We would not select a 50m yacht with a single 6m tender for a family that wants heavy shore transport plus water sports. The tender bandwidth is insufficient and the yacht-side burn goes up because the tender is in constant use. Above 55m, the two-tender fleet is the right configuration.

We would not run a wakeboard program from a 9m chase tender if the family has only one active boarder. The fuel cost is high relative to use. The 7m tender does the job at half the burn.

The honest disclosure

Marine fuel prices change weekly. The numbers in this piece are as of May 2026 from confirmed marina pump quotes across Cannes, Antibes, Saint-Tropez, Porto Cervo, Capri, and Hvar, plus APA reconciliations on charters in 2025 and early 2026 we have data on. We will update each quarter. The companion pieces on water toys, helicopter use, yacht-fuel cost by size, and APA explained cover the surrounding cost lines. For the destination context, the /charter/ pages cover the routings where tender and toy use lands. For shore-side context around the marina pump destinations, villasforkings.com covers the villa option for pre-charter and post-charter stays.

FAQ

Is tender fuel included in the yacht charter rate? No. Tender fuel sits in APA alongside main yacht fuel, jet ski fuel, and other toy fuel.

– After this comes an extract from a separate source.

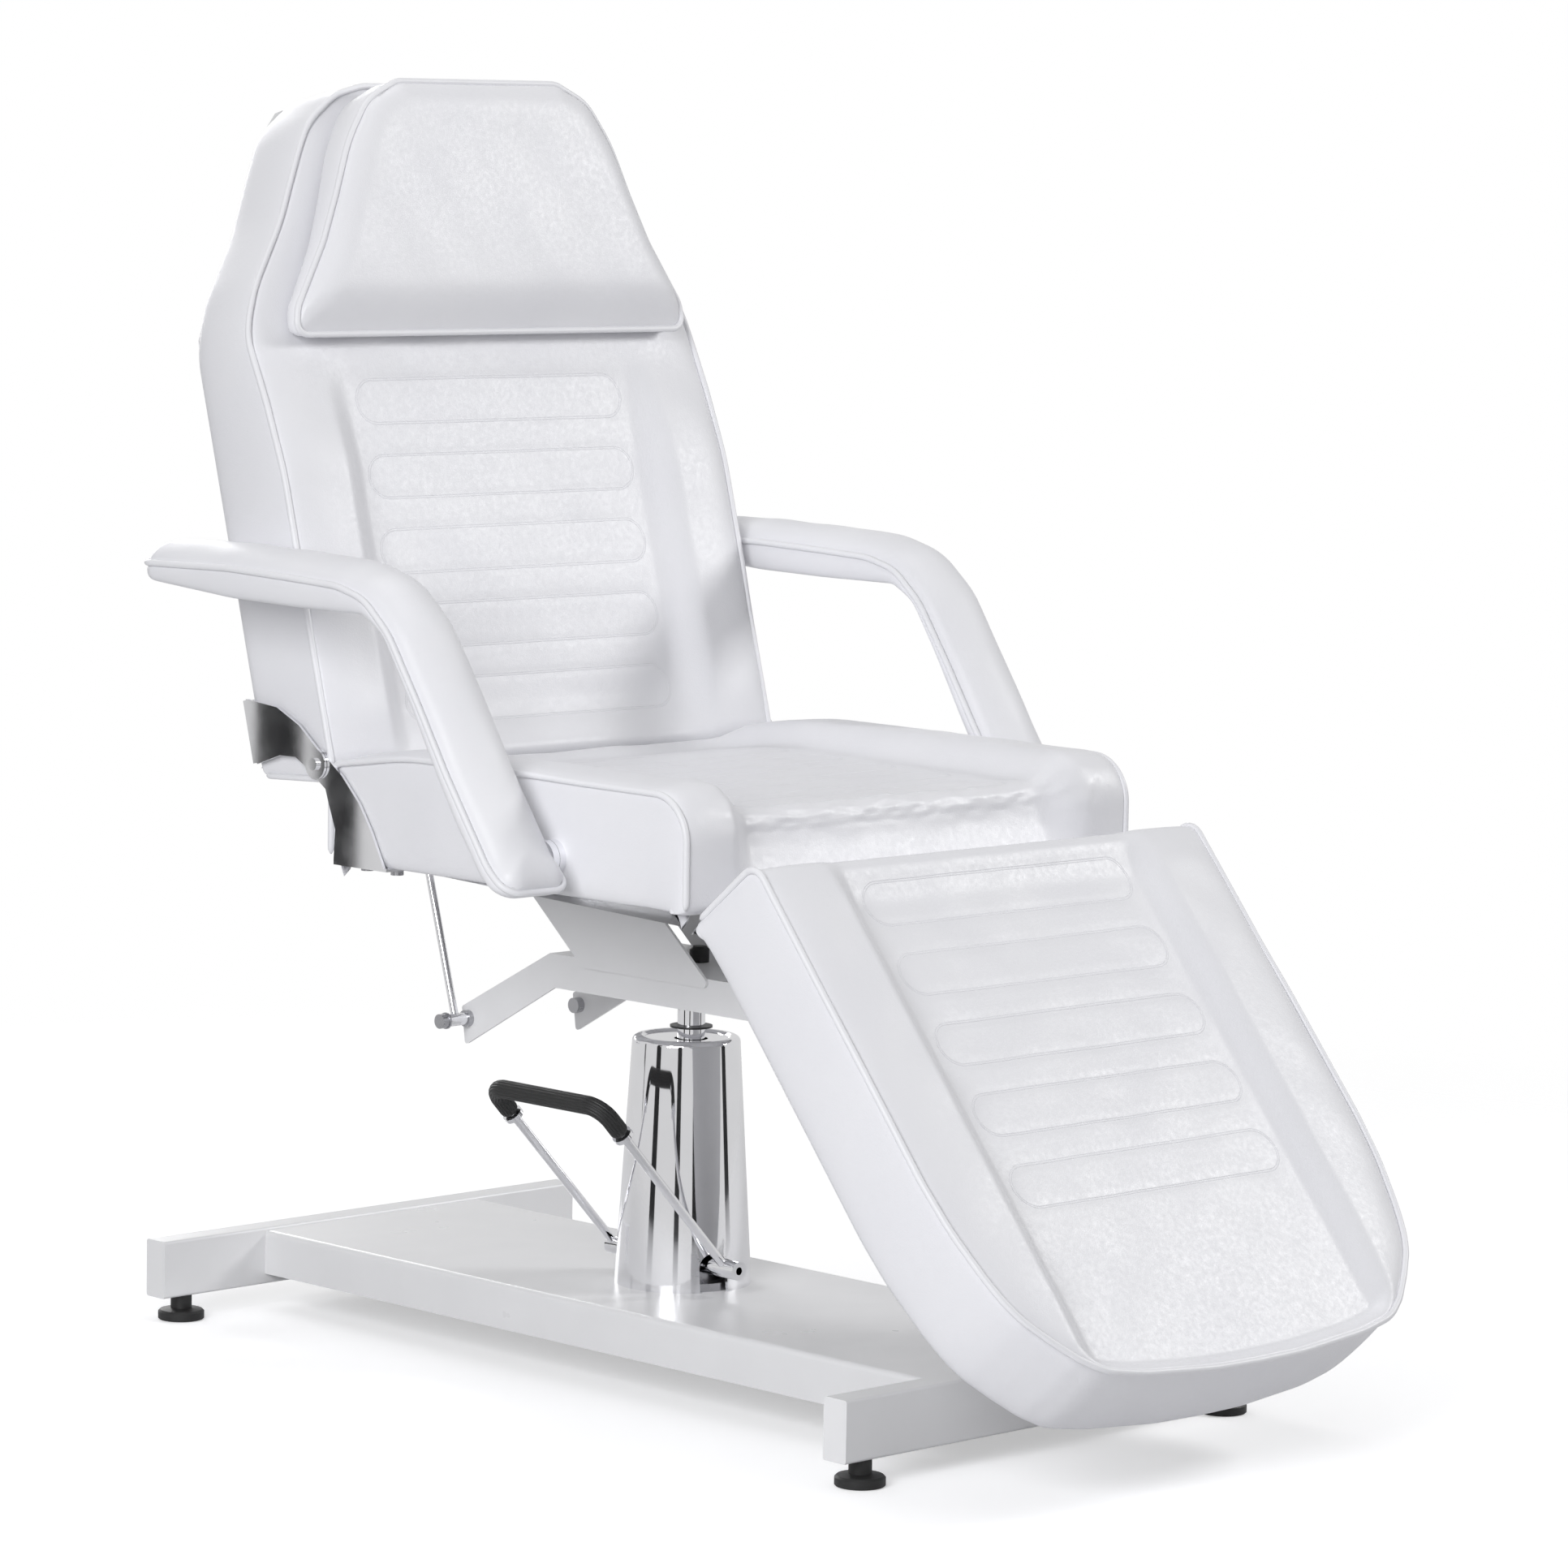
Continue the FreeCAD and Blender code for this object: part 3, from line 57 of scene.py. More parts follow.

How much should we budget for tender and toy fuel in a week? €2,000 to €5,000 for moderate use. €5,000 to €10,000+ for heavy water-sports use.

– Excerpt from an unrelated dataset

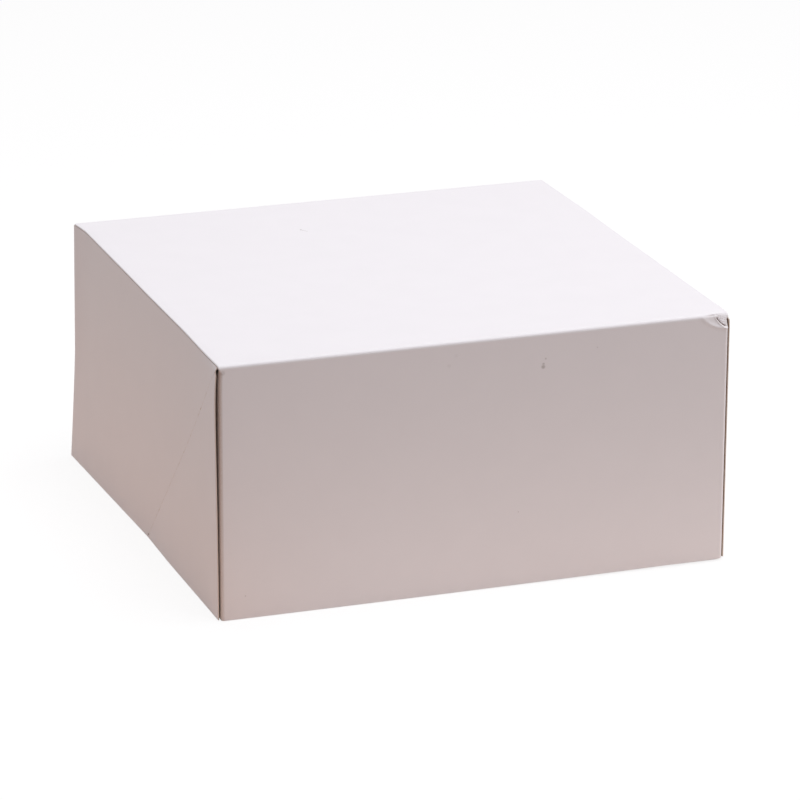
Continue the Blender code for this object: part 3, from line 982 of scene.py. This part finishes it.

Why is petrol more expensive at marina pumps? Marinas charge a 10% to 20% premium over regional retail. Some yachts now carry on-board petrol to reduce the marina premium.

Can the captain show us the fuel receipts at week's end? Yes. Good captains produce the fuel log on request. Some produce it proactively in the APA pack.

Is jet ski fuel materially more expensive than tender fuel? Per hour, yes. Jet skis burn 25 to 35 litres per hour of premium unleaded against 25 to 45 litres per hour of diesel for a comparable tender. The per-litre price is also higher for premium unleaded.

What is the single biggest variable in the tender and toy fuel line? Family behaviour. The fleet on board is fixed. How much it runs is the variable.